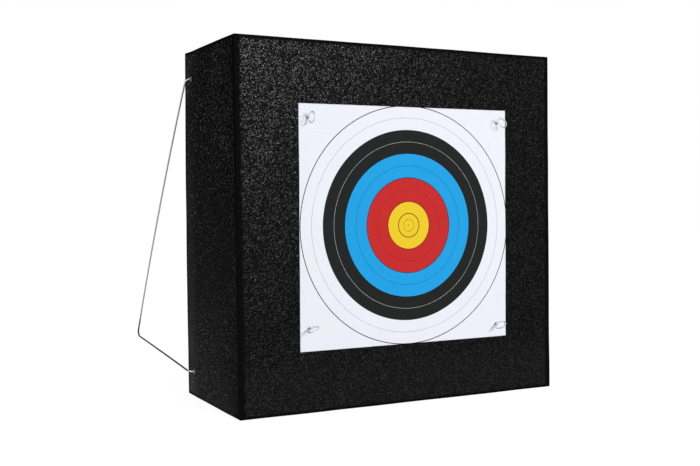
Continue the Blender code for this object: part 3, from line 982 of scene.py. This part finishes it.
pin_finish = Finish("clear plastic")
flow = pin_finish.noise(pin_finish.place(), FLOWS, detail=2.0)
edge = pin_finish.node("LayerWeight", inputs={"Blend": 0.5}, output="Facing").rise(0.35, 0.95)
clear = pin_finish.blend(flow, HAZY_PLASTIC, CLEAR_PLASTIC)
pin_shader = pin_finish.node("BsdfPrincipled", inputs={
    "Base Color": pin_finish.blend(edge, clear, PLASTIC_EDGE),
    "Roughness": flow.rise(0.3, 0.7, 0.10, 0.22), "IOR": 1.46, "Transmission Weight": 0.80,
    "Normal": pin_finish.bump(flow, FLOW_DEPTH, 0.4),
})
clear_plastic = pin_finish.surface(pin_shader)
print("clear plastic:", len(pin_finish.tree.nodes), "nodes")

# %% Four pins, each turned its own way
for name, (x, z, turn) in PINS.items():
    mesh = pin_mesh.copy()
    mesh.transform(Matrix.Translation((x, PIN_SEAT, z)) @ Matrix.Rotation(pi / 2, 4, "X")
                   @ Matrix.Rotation(turn, 4, "Z"))
    mesh.materials.clear()
    mesh.shade_smooth()
    pin = bpy.data.objects.new(f"{name}_clear", mesh)
    scene.collection.objects.link(pin)
    dress(pin, clear_plastic, name, name)
print("pins:", ", ".join(PINS))

# %% [markdown]
# ## The wire legs
#
# Each leg is one length of 3 mm steel wire, bent by hand: out of the foam, round a tight bend, down and back
# in a long bowed run, round the foot, and forwards again into the lower hole. A Blender curve with a bevel
# would do, but its handles don't say how wide a bend is. So the path is made of straight ends, arcs of a
# given radius, and runs that stand off the straight line by a parabola, and the bar function above gives it
# its round section.

# %% Runs and arcs
LEG_PLANE = 0.3101
FOOT = (0.427, 0.0705)
WIRE_BEND_RADIUS = 0.0085
FOOT_BEND_RADIUS = 0.009
UPPER_BOW = 0.010
LOWER_BOW = -0.0005
SECTION_TILT = radians(27)
END_NARROWING = 0.75
END_SHARE = 0.005


def bowed_run(start, end, bow, count):
    """Points from start to end, off the straight line by 4 s (1 - s) times the bow at share s of the way.

    They stand off it square to X: if the line runs along (y, z), the bow runs along (-z, y).
    """
    _, y, z = unit(end - start)
    share = (np.arange(1, count + 1) / (count + 1))[:, None]
    return start + (end - start) * share + np.array([0.0, -z, y]) * (4 * bow * share * (1 - share))


def corner_arc(before, corner, after, radius, steps=14):
    """Points on the arc that touches both legs of a corner.

    Its centre lies on the line that halves the corner, radius / sin(half the angle) away, and the arc
    swings from one touching point to the other as a blend of two vectors by sines.
    """
    back, onward = unit(before - corner), unit(after - corner)
    half = np.arccos(np.clip(back @ onward, -1, 1)) / 2
    centre = corner + unit(back + onward) * radius / np.sin(half)
    start = corner + back * radius / np.tan(half) - centre
    finish = corner + onward * radius / np.tan(half) - centre
    swing = pi - 2 * half
    share = np.linspace(0, 1, steps + 1)[:, None]
    return centre + (np.sin((1 - share) * swing) * start + np.sin(share * swing) * finish) / np.sin(swing)


# %% The mesh of a leg
def leg_path(side):
    """The middle line of one leg, from the end in the upper hole to the end in the lower one."""
    inner, plane = side * (BLOCK_HALF_WIDTH - WIRE_IN_FOAM), side * LEG_PLANE
    top, low = [(WIRE_HOLE_Y, z) for z in WIRE_HOLES_Z.values()]
    top_end, top_corner, foot, low_corner, low_end = np.array([
        (inner, *top), (plane, *top), (plane, *FOOT), (plane, *low), (inner, *low),
    ])
    upper = bowed_run(top_corner, foot, UPPER_BOW, 60)
    lower = bowed_run(foot, low_corner, LOWER_BOW, 36)
    first_arc = corner_arc(top_end, top_corner, upper[0], WIRE_BEND_RADIUS)
    foot_arc = corner_arc(upper[-1], foot, lower[0], FOOT_BEND_RADIUS)
    last_arc = corner_arc(lower[-1], low_corner, low_end, WIRE_BEND_RADIUS)
    upper = upper[(upper[:, 2] < first_arc[-1, 2]) & (upper[:, 2] > foot_arc[0, 2])]
    lower = lower[(lower[:, 1] < foot_arc[-1, 1]) & (lower[:, 1] > last_arc[0, 1])]
    straight = np.linspace(0, 1, 8)[:, None]
    return np.concatenate([
        top_end + (first_arc[0] - top_end) * straight[:-1], first_arc, upper, foot_arc, lower, last_arc,
        last_arc[-1] + (low_end - last_arc[-1]) * straight[1:],
    ])


def leg_mesh(side, name):
    """A leg with slightly rounded ends: the first and last rings are narrower."""
    path = leg_path(side)
    radius = np.full(len(path) + 2, WIRE_RADIUS)
    radius[[0, -1]] = WIRE_RADIUS * END_NARROWING
    ends = [path[i] * (1 - END_SHARE) + path[j] * END_SHARE for i, j in ((0, 1), (-1, -2))]
    path = np.concatenate([path[:1], ends[:1], path[1:-1], ends[1:], path[-1:]])
    reference = np.array([0.0, np.cos(SECTION_TILT), -np.sin(SECTION_TILT)])
    return new_mesh(name, *capped_tube(bar_rings(path, radius, 20, reference)))


# %% [markdown]
# ### Bare steel wire
#
# The wire is zinc-plated steel. Its colour is lighter near the block, a painted highlight, and dark along the
# run near the ground, painted shade. Drawing it left very fine marks, which soften the reflections. The grey
# Specular Tint keeps its edges from turning white in the white room, where a thin wire would vanish.

# %% Steel for the wires and the washers
# The lighter zinc is a painted highlight and the darkest zinc is painted shade.
PLAIN_ZINC = (0.36, 0.36, 0.35, 1.0)
PAINTED_HIGHLIGHT_ZINC = (0.60, 0.60, 0.58, 1.0)
PAINTED_SHADE_ZINC = (0.02, 0.02, 0.02, 1.0)
WASHER_ZINC = (0.15, 0.15, 0.14, 1.0)
MARK_SHADE = (0.4, 0.4, 0.4, 1.0)
GREY_TINT = (0.5, 0.5, 0.5, 1.0)
MARKS, SPOTS = 700.0, 90.0   # of them to a metre
MARK_DEPTH = 0.00005
SPOT_REACH = 0.06
NEAR_GROUND_CLIMB = (0.11, 0.16, 1.0, 0.0)
NEAR_BLOCK_CLIMB = (0.089, 0.100, 1.0, 0.0)


def steel(name, plain, painted_highlight, painted_shade, roughness):
    """Zinc-plated steel: plain, with a painted highlight near the block and painted shade near the ground."""
    finish = Finish(name)
    place = finish.place()
    _, back, height = finish.split(place)
    marks = finish.noise(place, MARKS, detail=3.0, roughness=0.65)
    spots = finish.noise(place, SPOTS, detail=2.0)
    # Painted shade on the run near the ground, then a painted highlight near the block.
    near_ground = (height + spots * SPOT_REACH).rise(*NEAR_GROUND_CLIMB)
    colour = finish.blend(near_ground, plain, painted_shade)
    colour = finish.blend(back.rise(*NEAR_BLOCK_CLIMB), colour, painted_highlight)
    colour = finish.blend(marks.rise(0.4, 0.8, 0.0, 0.6), colour, MARK_SHADE, "MULTIPLY")
    shader = finish.node("BsdfPrincipled", inputs={
        "Base Color": colour, "Metallic": 1.0, "Roughness": marks.rise(0.3, 0.7, roughness, roughness + 0.15),
        "Specular Tint": GREY_TINT, "Normal": finish.bump(marks, MARK_DEPTH, 0.5),
    })
    return finish.surface(shader)


wire_steel = steel("zinc wire", PLAIN_ZINC, PAINTED_HIGHLIGHT_ZINC, PAINTED_SHADE_ZINC, 0.28)
washer_steel = steel("zinc washer", WASHER_ZINC, WASHER_ZINC, WASHER_ZINC, 0.42)
for side, leg_name in LEGS.items():
    dress(leg_mesh(side, f"{leg_name}_wire"), wire_steel, leg_name, leg_name)

# %% [markdown]
# ## The washers
#
# A washer is stamped from sheet, so its edges are rounder on the side away from the foam, which an evenly
# bevelled disc wouldn't show. Its profile is a small closed loop of points, turned about the wire's axis.

# %% Four washers
WASHER_BORE = 0.0018
WASHER_RIM = 0.0045
WASHER_GAP = 0.0003
WASHER_THICKNESS = 0.0008
WASHER_SOFT = 0.00022
WASHER_SIDES = 48


def washer_mesh(side, z, name):
    """A ring: its profile's radius lies square to X, and its height runs outwards along X."""
    soft, thick = WASHER_SOFT, WASHER_THICKNESS
    profile = [
        (WASHER_BORE, 0.0), (WASHER_RIM - soft / 2, 0.0), (WASHER_RIM, soft / 2), (WASHER_RIM, thick - soft),
        (WASHER_RIM - soft * 0.3, thick - soft * 0.3), (WASHER_RIM - soft, thick),
        (WASHER_BORE + soft, thick), (WASHER_BORE + soft * 0.3, thick - soft * 0.3),
        (WASHER_BORE, thick - soft),
    ]
    rings = turned(profile, WASHER_SIDES)
    out = side * (BLOCK_HALF_WIDTH + WASHER_GAP + rings[..., 2])
    points = np.stack([out, WIRE_HOLE_Y + rings[..., 0], z + rings[..., 1]], axis=-1).reshape(-1, 3)
    faces = grid_faces(len(profile), WASHER_SIDES, wrap_rows=True, wrap_columns=True)
    washer = new_mesh(name, points, [faces])
    washer.data.set_sharp_from_angle(angle=radians(50))
    return washer


for side, leg_name in LEGS.items():
    for level_name, z in WIRE_HOLES_Z.items():
        name = f"{leg_name.replace('leg', 'washer')}_{level_name}"
        dress(washer_mesh(side, z, f"{name}_ring"), washer_steel, leg_name, name)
:::
The task - Show all lines from the listing above in which "scene" appears.

Task response -
Continue the Blender code for this object: part 3, from line 982 of scene.py. This part finishes it.
    scene.collection.objects.link(pin)